Stop and Reversal Scalp Trading Strategy: The strategy uses the parabolic SAR indicator. It involves marking dots above or under each candlestick. The dots indicate the direction in which the market is moving and a change in their position signals that a change in trend is underway. Traders open short positions when the price moves below the SAR dots and long positions when the price moves above them. A dot below the price indicates that the market is turning bullish, while one above it suggests a bearish reversal.

Gap and Go Trading Strategy: When an asset has no pre-market trading volume, it opens at a price different from the previous day. This price difference is called the ‘gap.’ When the opening price is higher than the closing price of the previous day, it is called a gap up. When the opening price is lower than the closing price, it is called a gap down. The underlying belief is that the gap will close by the end of the day, resulting in profits from the difference between the opening and closing price.
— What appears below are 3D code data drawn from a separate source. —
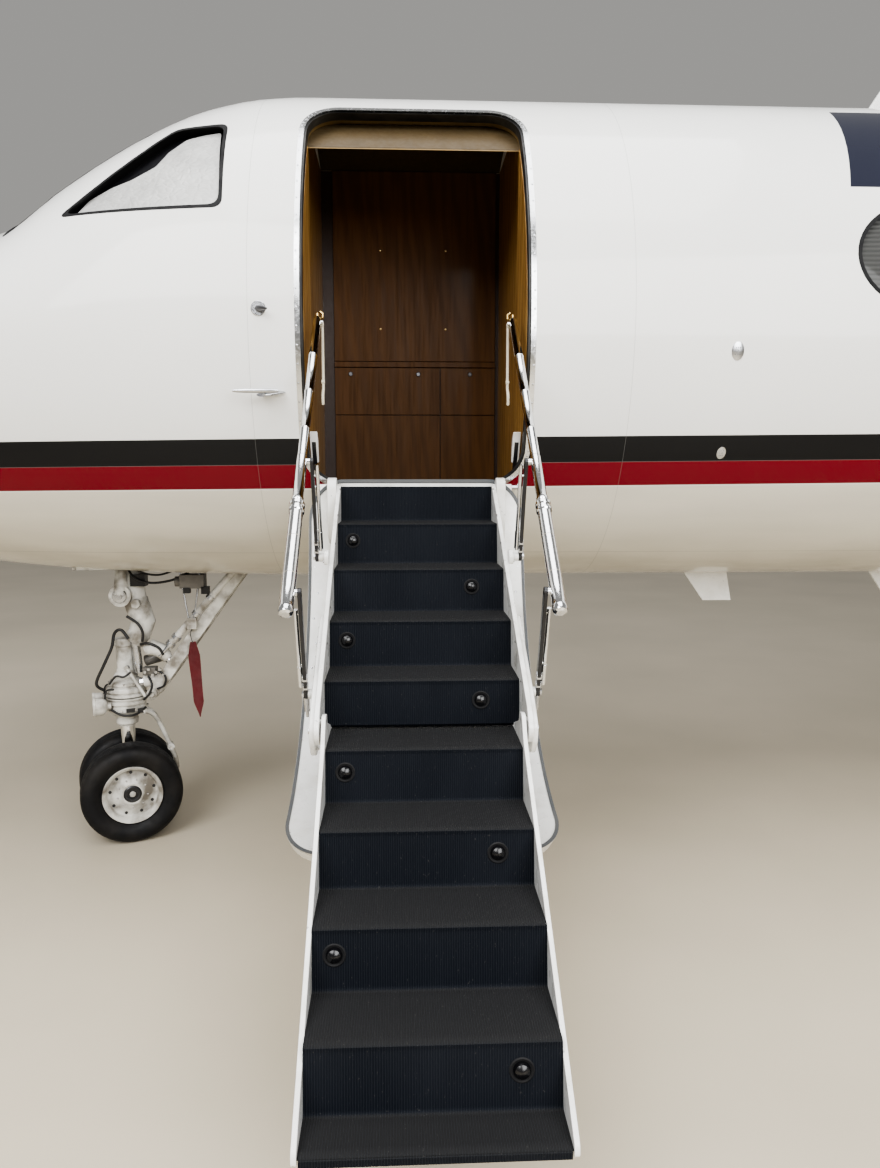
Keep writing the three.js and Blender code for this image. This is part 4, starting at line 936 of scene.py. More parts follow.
def build_room():
    """Golden side linings, the dark far wall with its drawers, the ceiling, downlights and floor."""
    x0, x1 = DOOR_X - ROOM["half"], DOOR_X + ROOM["half"]
    far, top, floor = ROOM["far"], ROOM["top"], ROOM["floor"]

    def fitted(form, name, look):
        """The form as far as the inside of the fuselage reaches."""
        space = hull(*INSIDE, WALL + 0.001).object("space")
        return clad(carved(form.object(name), "INTERSECT", space), name, look)

    jambs, linings = Form(), Form()
    for side in (-1, 1):
        x = DOOR_X + side * ROOM["half"]
        jambs.box((x, -1.2, floor), (x + side * 0.025, far, top))
        edge, back = DOOR_X + side * (DOOR["half"] - 0.012), DOOR_X + side * (ROOM["half"] - 0.001)
        linings.prism("z", [(edge, -1.2), (back, -1.2), (back, -0.72), (edge, -0.78)], 2.02, 3.42)
    settle(fitted(jambs, "entry_side_walls", "jamb_wood"), "airframe", replaces=["vestibule_lining"])
    settle(fitted(linings, "entry_jamb_linings", "jamb_wood"), "airframe", bevel=0.002)

    wall_left, wall_right = DOOR_X - 0.441, DOOR_X + 0.485
    rail_z, drawer_z, joint = 2.621, 2.341, -9.033
    posts = Form().box((x0, far - 0.006, floor), (x1, far + 0.02, top))
    settle(fitted(posts, "entry_far_posts", "dark_wood"), "airframe")
    panels = Form()
    for low, high, left, right, proud in (
        (floor + 0.012, drawer_z - 0.004, wall_left, joint - 0.002, 0.018),
        (floor + 0.012, drawer_z - 0.004, joint + 0.002, wall_right, 0.018),
        (drawer_z, rail_z - 0.014, wall_left, joint - 0.0025, 0.020),
        (drawer_z, rail_z - 0.014, joint + 0.0025, wall_right, 0.020),
        (rail_z - 0.010, rail_z + 0.020, wall_left, wall_right, 0.026),
        (rail_z + 0.024, top, wall_left, wall_right, 0.018),
    ):
        panels.box((left, far - proud, low), (right, far - 0.007, high))
    settle(fitted(panels, "entry_far_wall", "far_wood"), "airframe", bevel=0.0015)
    spots = [(x, far - 0.0185, z) for x in (-9.376, -9.002) for z in (2.826, 3.262)]
    screws = repeated("entry_screws", spots, [(0, -1, 0)] * len(spots), (0.012, 0.012, 0.004), "brass")
    settle(screws, "airframe")
    latches = Form()
    latch = [(0.0, 0.006), (0.010, 0.006), (0.013, 0.003), (0.013, -0.002), (0.0, -0.002)]
    for x in (-9.55, -9.16, -8.86):
        latches.lathe((0, -1, 0), (x, far - 0.020, 2.572), latch, 20)
    settle(latches.object("entry_drawer_latches", "dark_metal"), "airframe")

    for label, look, outer, inner, front, back in (
        ("entry_ceiling", "ceiling", WALL + 0.001, WALL + 0.004, -0.80, far),
        ("entry_arch", "trim", WALL + 0.0045, WALL + 0.0065, -0.80, -0.655),
    ):
        above = Form().box((x0, front, 3.36), (x1, back, 4.0)).object("above")
        arch = carved(hull_band(-9.86, -8.5, outer, inner), "INTERSECT", above)
        settle(clad(arch, label, look), "airframe")
    lights = Form()
    light = [(0.0, 0.004), (0.020, 0.002), (0.024, -0.004), (0.032, -0.004), (0.034, 0.0), (0.034, 0.008),
             (0.0, 0.008)]
    for x in (-9.51, -9.43):
        lights.lathe(UP, (x, -0.02, AXIS + 1.195 - WALL - 0.018), light, 28)
    settle(lights.object("entry_downlights", "dark_metal"), "airframe")

    tread = Form().box((x0, -0.86, floor), (x1, far, floor + 0.006))
    ground = carved(tread.object("tread"), "INTERSECT", hull(*INSIDE, 0.004).object("inside"))
    settle(clad(ground, "entry_floor_cover", "cover"), "airframe",
           replaces=["vestibule_floor"])
    sill = Form().box((DOOR_X - 0.376, -0.972, floor - 0.006), (DOOR_X + 0.376, -0.855, floor + 0.004))
    settle(sill.object("entry_sill", "grey_seal"), "airframe", bevel=0.002)


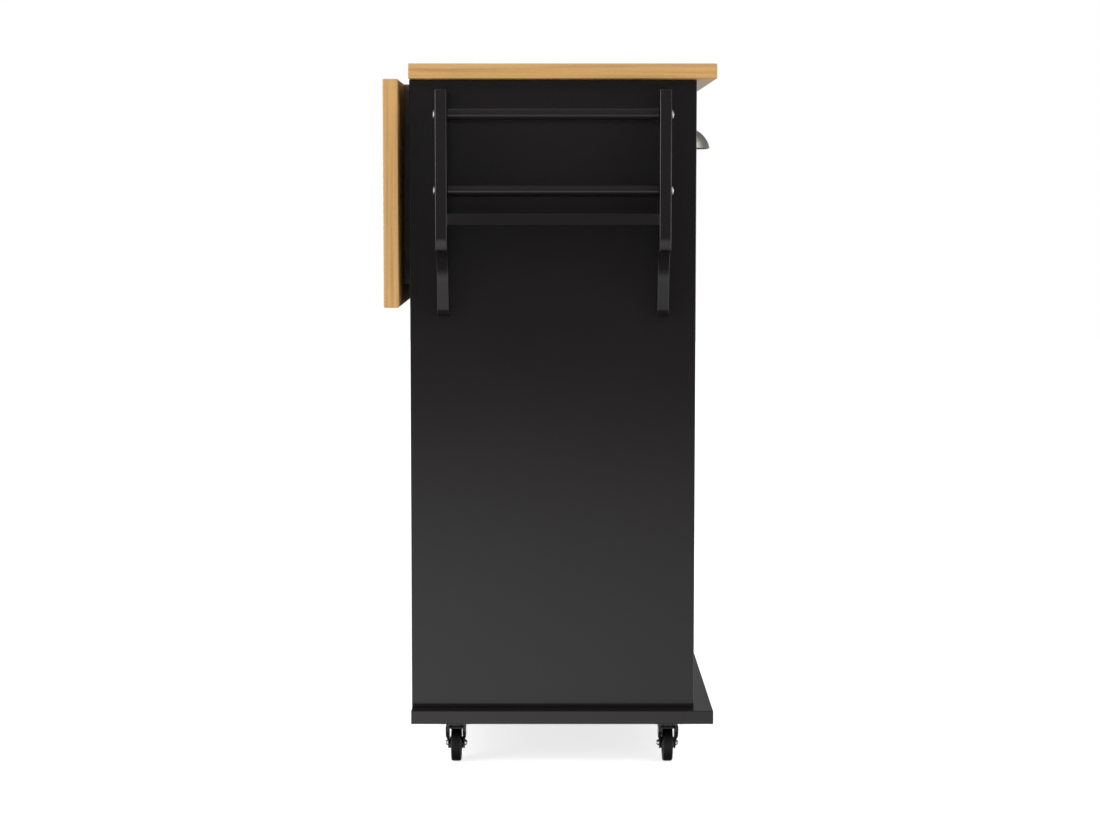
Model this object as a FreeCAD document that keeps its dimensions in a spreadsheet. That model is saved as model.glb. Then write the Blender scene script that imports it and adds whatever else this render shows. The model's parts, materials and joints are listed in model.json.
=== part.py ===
import FreeCAD, Part
import math
import os
import types

import Sketcher

# A rolling kitchen island: a three-bay cabinet on a base board with four swivel casters, a wood
# worktop with a drop leaf on folding brackets, a spice rack on the left end and a towel rack on
# the right end. Millimetres. Z is up, the doors face -Y, and the origin is on the floor under the
# middle of the whole island.

SIZES = (
    # Cabinet, worktop and base board
    ("top_length", 1100, "worktop and base board, end to end"),
    ("top_thickness", 20, "worktop"),
    ("end_overhang", 25, "worktop and base board beyond each side panel"),
    ("front_overhang", 25, "worktop and base board beyond the front"),
    ("cabinet_depth", 380, "side panels, front to back"),
    ("cabinet_height", 840, "side panels, base board to worktop"),
    ("base_thickness", 18, "base board"),
    ("panel_thickness", 15, "side panels, partitions and shelves"),
    ("back_thickness", 12, "back panel"),
    ("top_ease", 1.5, "eased edges of the worktop and the leaf"),
    ("edge_ease", 0.6, "eased edges of the painted boards"),
    # Fronts
    ("front_thickness", 18, "drawer fronts and door frames"),
    ("reveal", 3.2, "gap round each front"),
    ("drawer_front_height", 140, "drawer front"),
    ("rail_board_depth", 60, "rail between a drawer and its door"),
    ("stile_width", 52, "door frame"),
    ("door_panel_thickness", 6, "panel in the door frame"),
    ("door_panel_recess", 7, "panel behind the frame's face"),
    ("groove_depth", 8, "groove that holds the door panel"),
    # Shelves and their pins
    ("shelf_play", 0.5, "each end of a shelf"),
    ("shelf_setback", 4, "open shelves behind the front edges"),
    ("door_shelf_setback", 30, "cupboard shelves behind the front edges"),
    ("shelf_pin_radius", 2.5, "shelf pin"),
    ("shelf_pin_reach", 9, "shelf pin beyond the panel"),
    ("shelf_pin_depth", 6, "shelf pin in the panel"),
    ("shelf_pin_inset", 40, "shelf pins from the shelf's front and back edges"),
    ("pin_hole_play", 0.05, "pin holes round the pins"),
    # Drawer boxes and runners
    ("drawer_clearance", 30, "behind a drawer box"),
    ("drawer_wall", 12, "drawer sides and back"),
    ("drawer_height", 100, "drawer sides and back"),
    ("drawer_lift", 14, "drawer box above the lower edge of its front"),
    ("drawer_bottom_thickness", 4, "drawer bottom"),
    ("drawer_bottom_lift", 10, "drawer bottom above the lower edge of the sides"),
    ("drawer_bottom_groove", 5, "drawer bottom in its grooves"),
    ("runner_space", 12.5, "between a drawer side and a panel"),
    ("runner_wall", 1.2, "runner sheet"),
    ("runner_play", 0.8, "between the two channels of a runner"),
    ("runner_height", 34, "outer channel of a runner"),
    ("runner_setback", 20, "runner's rear end short of the drawer's"),
    # Cup pulls and knobs
    ("pull_projection", 28, "cup pull"),
    ("pull_width", 98, "cup pull"),
    ("pull_height", 28, "cup pull"),
    ("pull_curve_radius", 35, "section of the cup"),
    ("pull_wall", 2, "cup pull"),
    ("knob_projection", 19, "door knob"),
    ("knob_radius", 14, "door knob"),
    ("knob_neck_radius", 6, "door knob"),
    ("knob_foot_radius", 9, "door knob"),
    ("knob_foot_height", 3, "door knob"),
    ("knob_head_height", 8, "door knob"),
    ("knob_inset", 26, "knob from the free edge of its door"),
    ("knob_drop", 90, "knob below the top edge of its door"),
    # Butt hinges
    ("hinge_height", 50, "butt hinge"),
    ("hinge_inset", 70, "hinge from the end of the door to its nearer end"),
    ("hinge_leaf_depth", 15, "hinge leaf"),
    ("hinge_leaf_thickness", 1, "hinge leaf"),
    ("knuckle_radius", 1.4, "hinge knuckle"),
    ("knuckle_setback", 0.4, "hinge axis behind the door's face"),
    ("hinge_pin_radius", 0.8, "hinge pin"),
    ("hinge_play", 0.06, "knuckle bore round its pin"),
    ("leaf_play", 0.2, "between a knuckle and the other leaf's plate"),
    ("knuckle_gap", 0.25, "between knuckles"),
    ("catch_width", 44, "magnet catch"),
    ("catch_height", 14, "magnet catch"),
    ("catch_depth", 15, "magnet catch"),
    ("catch_play", 0.3, "between a magnet catch and its door"),
    # Racks on the two ends
    ("rack_depth", 75, "rack brackets beyond the side panel"),
    ("rack_drop", 16, "bracket top below the worktop"),
    ("rack_board", 15, "rack bracket and rack shelf"),
    ("rack_setback", 37, "rack brackets from the panel's front and back edges"),
    ("spice_straight", 190, "straight front of the spice rack bracket"),
    ("towel_straight", 62, "straight front of the towel rack bracket"),
    ("corbel_round_drop", 18, "convex turn under the straight front"),
    ("corbel_round_recess", 10, "convex turn, inwards"),
    ("corbel_round_radius", 22, "convex turn"),
    ("corbel_cove_drop", 30, "cove under the convex turn"),
    ("corbel_cove_radius", 36, "cove"),
    ("corbel_nose", 29, "bracket foot under the cove, beyond the panel"),
    ("corbel_nose_drop", 48, "foot under the cove"),
    ("corbel_foot", 20, "bracket foot at its rounded end"),
    ("corbel_foot_drop", 10, "rounded end of the foot"),
    ("corbel_foot_radius", 14, "rounded end of the foot"),
    ("corbel_heel", 10, "flat lower end of the foot, beyond the panel"),
    ("rail_radius", 8, "rack rail"),
    ("rail_setback", 22, "rail centre behind the bracket's front edge"),
    ("rail_drop", 31.3, "upper rail centre below the bracket top"),
    ("rail_spacing", 98.3, "between the two rails"),
    ("rack_shelf_drop", 159.7, "rack shelf's top below the bracket top"),
    ("bolt_head_radius", 5.5, "bolt through a rack bracket"),
    ("bolt_head_height", 3.5, "bolt through a rack bracket"),
    ("bolt_radius", 2.2, "bolt through a rack bracket"),
    ("bolt_grip", 14, "bolt in the end of a rail"),
    ("bolt_play", 0.05, "bolt hole round the bolt"),
    # Drop leaf and folding brackets
    ("leaf_drop", 300, "drop leaf, hinge edge to free edge"),
    ("leaf_thickness", 20, "drop leaf"),
    ("leaf_standoff", 13.5, "leaf behind the cabinet's back"),
    ("leaf_joint", 1.5, "between the raised leaf and the worktop"),
    ("bracket_inset", 162, "middle of a folding bracket from the worktop's end"),
    ("channel_width", 24, "wall channel of a folding bracket"),
    ("channel_wall", 1.5, "bracket sheet"),
    ("channel_tail", 113, "wall channel below the brace's pivot"),
    ("channel_head", 4.2, "wall channel above the leaf's pivot"),
    ("channel_rim", 11, "wall channel flanges from the back panel"),
    ("bracket_play", 0.35, "between the nested channels"),
    ("arm_end_gap", 26, "leaf arm's end above the leaf's free edge"),
    ("arm_round", 5.3, "round end of the leaf arm about the pivot"),
    ("arm_rim", 10, "leaf arm flanges from the leaf"),
    ("brace_pivot_drop", 51, "brace pivot below the leaf's pivot"),
    ("folded_pin_end", 27, "brace's pin above the leaf arm's end, when folded"),
    ("brace_round", 4.2, "round ends of the brace"),
    ("rivet_radius", 2.5, "pivot rivets and slot pin"),
    ("rivet_play", 0.08, "pivot holes round the rivets"),
    ("rivet_head_radius", 4, "pivot rivets"),
    ("rivet_head_height", 1.2, "pivot rivets"),
    ("slot_play", 0.5, "slot round the brace's pin"),
    ("wood_screw_radius", 1.8, "screws of the folding brackets"),
    ("wood_screw_head", 3.6, "screw heads of the folding brackets"),
    ("wood_screw_head_height", 1.3, "screw heads of the folding brackets"),
    ("wood_screw_length", 10, "screws of the folding brackets in the wood"),
    ("screw_near", 32, "first screw below the leaf's pivot"),
    ("screw_far", 140, "wall channel's other screw below the leaf's pivot"),
    ("screw_end", 11, "last screw above the leaf arm's end"),
    # Casters
    ("caster_height", 62, "floor to base board"),
    ("wheel_radius", 25, "wheel"),
    ("wheel_width", 13.8, "tread"),
    ("wheel_shoulder", 3, "bevelled edge of the tread"),
    ("wheel_rim_radius", 19, "inner edge of the tyre"),
    ("wheel_web", 8, "web between the hub and the tyre"),
    ("hub_radius", 8, "hub"),
    ("hub_width", 17.6, "hub"),
    ("fork_gap", 2.3, "between the tread and a fork leg"),
    ("fork_wall", 2, "crown and legs of the fork"),
    ("fork_shoulder", 13.6, "half width of the fork's thick shoulders"),
    ("fork_shoulder_drop", 15, "straight shoulders under the crown's top"),
    ("fork_flare_drop", 7.2, "slope from the shoulders to the legs"),
    ("fork_front", 14, "fork crown ahead of the swivel axis"),
    ("fork_boss", 8, "round end of a fork leg"),
    ("fork_waist", 6, "front edge of the fork below its crown"),
    ("caster_trail", 18, "axle behind the swivel axis"),
    ("caster_side_inset", 59, "swivel axis from the base board's long edges"),
    ("caster_end_inset", 37, "swivel axis from the base board's ends"),
    ("plate_width", 44, "caster plate"),
    ("plate_thickness", 2, "caster plate"),
    ("race_radius", 10, "swivel race under the plate"),
    ("race_height", 7, "swivel race under the plate"),
    ("swivel_play", 0.3, "between the race, the crown and the kingpin head"),
    ("kingpin_radius", 4, "kingpin"),
    ("kingpin_play", 0.08, "crown bore round the kingpin"),
    ("kingpin_head_radius", 5.5, "kingpin"),
    ("kingpin_head_height", 1.5, "kingpin"),
    ("axle_radius", 3, "axle bolt"),
    ("axle_play", 0.06, "bores round the axle bolt"),
    ("axle_head_radius", 4.8, "axle bolt"),
    ("axle_head_height", 3.6, "axle bolt"),
    ("plate_screw_spacing", 33, "screws of a caster plate"),
    ("plate_screw_radius", 2, "screws of a caster plate"),
    ("plate_screw_play", 0.3, "plate holes round the screws"),
    ("plate_screw_head", 3.8, "screw heads of a caster plate"),
    ("plate_screw_head_height", 2.2, "screw heads of a caster plate"),
    ("plate_screw_length", 14, "screws of a caster plate above the heads"),
)

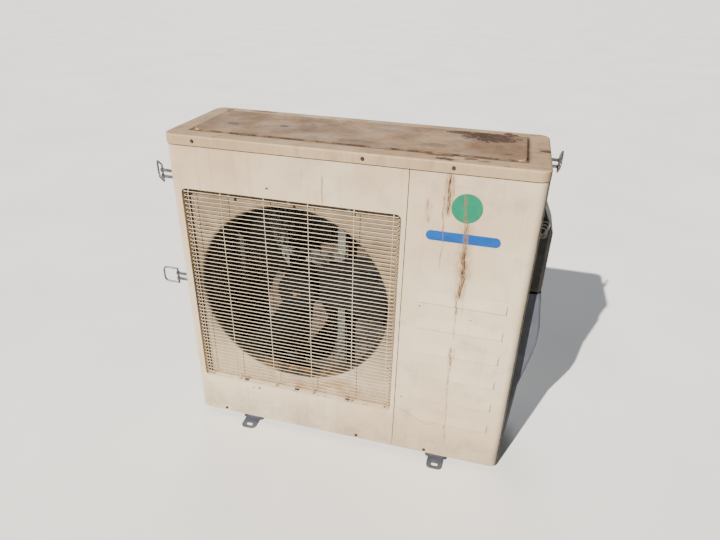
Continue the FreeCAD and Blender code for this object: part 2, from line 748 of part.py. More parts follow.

When intraday trading in a volatile market, it’s important to understand technical analysis and apply your techniques first on a demo account, gain experience and build your trading strategy. Only then, you can enter the battleground with confidence and increase the chances of taking advantage of the many opportunities presented by volatile markets.

To Sum Up

  • When choosing an asset to trade in volatile markets, consider its liquidity and trading volume.
  • An intraday trader makes three decisions – when to enter a trade, when to exit, and when to sit tight.
  • Employ risk management by using stop loss, trailing stop loss and take profit, and opening small positions in volatile markets.
  • Beginners should develop a strong intraday trading strategy and trade assets whose performance they understand.

Practice your strategy on a demo account before intraday trading in live markets.